Until we have in Lanny's hand enough equipment to know what the fuel burn
rate is and the accompanying CO levels, it will be difficult to conclude
much. If the wire frame is increasing the burn rate by maintaining the hole
size (ash is a practical problem with that design) then the burn rate will
be higher than a carefully stacked pile of briquettes with a central hole
that nonetheless collapses occasionally. To show an 'effect' you have to
control the burn rate and test what the wire does. It is like varying the
combustion chamber height in a stove without reproducing the burn rate and
trying to conclude something about the effect of different heights.
Different height = different draft = different burn rate + different excess
air ratio = different heat transfer efficiency. Not so simple, huh?
Lanny, it would be interesting to know what the effect of adding wires is
with the following experiment:
1. Build a stack of briquettes with a central hole (use a stick as a
hole-mould).
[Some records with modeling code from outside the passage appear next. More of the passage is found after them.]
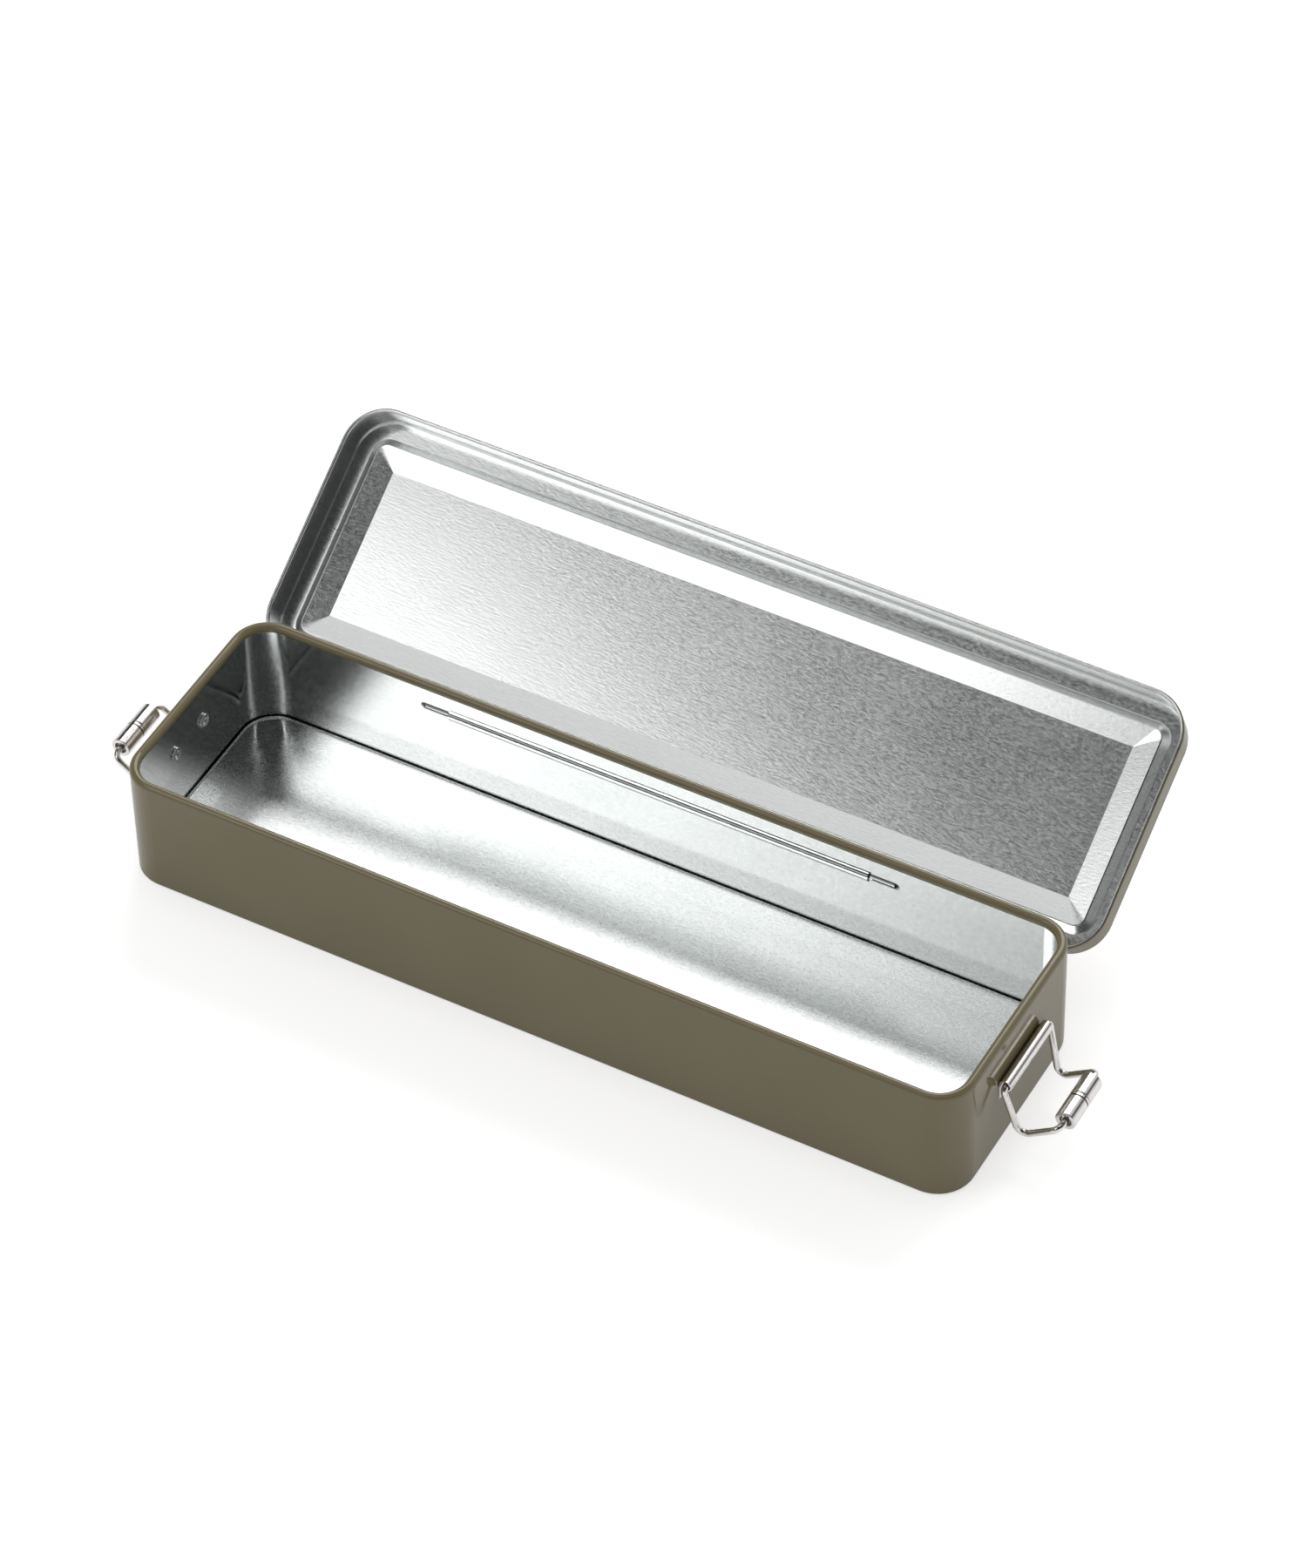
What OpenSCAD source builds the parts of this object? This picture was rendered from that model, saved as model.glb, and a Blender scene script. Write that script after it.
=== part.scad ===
// Long hinged tin for colored pencils: a folded body with a curled rim, a pressed
// lid on a wire hinge, and a wire bail catch with a split roller at each end.
// Rest pose: lid open on its stop, both bails hanging out.
// Origin: middle of the underside. +X along the length, +Y to the hinge, +Z up.

/* [Body] */
// Outside length of the body
body_l = 250; // [180:1:320]
// Outside width of the body
body_w = 70.4; // [56:0.2:100]
// Height of the body to the top of its rim
body_h = 37.4; // [35:0.1:60]
// Outside radius of the upright corners
corner_r = 10.5; // [8:0.5:16]
// Thickness of the tinplate of body, base and lid
sheet = 0.3; // [0.25:0.01:0.4]
// Diameter of the curled rim
rim_d = 2.8; // [2:0.1:3.4]
// Radius of the body's lower edge
foot_r = 0.9; // [0.6:0.1:1.5]
// Width of the flange that holds the base from below
seam_w = 3; // [2:0.1:5]
// Height of the base's upturned edge
base_lip_h = 1.65; // [1:0.05:3]

/* [Lid] */
// Angle by which the lid stands open
open_angle = 147.6; // [90:0.1:148]
// Depth of the lid from its lower edge to its ledge
lid_depth = 9.65; // [8:0.05:10.5]
// Gap between body and lid skirt at the ends
skirt_gap = 0.8; // [0.7:0.05:1.2]
// Gap between body and lid skirt at the front
front_gap = 1; // [0.9:0.05:1.3]
// Gap between body and lid skirt at the hinge
hinge_side_gap = 0.3; // [0.25:0.01:0.4]
// Gap between rim and lid when closed
seat_gap = 0.3; // [0.25:0.01:0.4]
// Diameter of the curl along the lid's lower edge
hem_d = 1.1; // [0.9:0.05:1.2]
// Width of the flat ledge at the lid's ends
ledge_w = 4.65; // [3.5:0.05:5]
// Width of the flat ledge at the lid's front and hinge side
ledge_side_w = 5.5; // [3.5:0.05:7]
// Corner radius of the recess inside the ledge
recess_r = 5; // [4:0.1:10]
// Depth of the recess below the ledge
recess_depth = 1.95; // [1.2:0.05:2.4]
// Width of the sloping step down from the ledge
step_w = 2; // [1.2:0.1:2.2]
// Width of the bevel between the step and the flat panel
bevel_w = 6.7; // [4:0.1:12]
// Rise of the flat panel above the foot of the step
bevel_rise = 0.95; // [0.3:0.05:1.2]
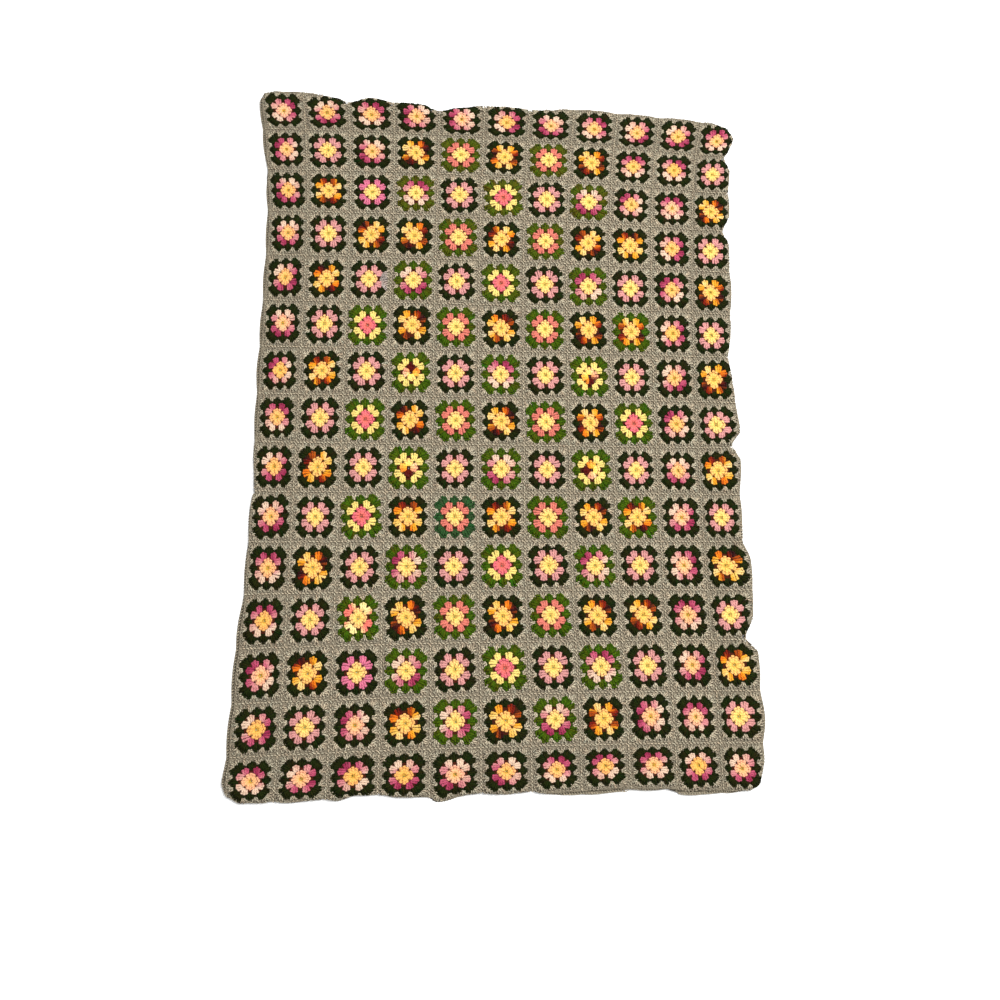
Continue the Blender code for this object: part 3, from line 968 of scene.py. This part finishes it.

Note its flame and burn time trying to get an overall burn
rate.
2. Build a similar fire and put in 2 wires only, one on each side and
observe the flames and burn time.
3. Build another similar fire and put in 4 wires as you made it earlier in
the form of a frame. Ditto the burn.
4. Build yet another fire with 8 wires in it and ditto the burn.
5. Repeat this with a larger central hole, say...double the diameter (4
times the area).
If you can see a trend towards a shorter flame emerging while having a
similar overall burn time, then you are tending towards a better combustion
system. It indicates a more complete burn without increasing the fuel
consumption. It is quite acceptable to choke the air to reduce the burn
rate, but unless you have two air channels, the result of the choked system
is likely to be hot unburned CO. That would be very un-cool!
Best regards
Crispin
PS The first thing you get from a COol fire is CO!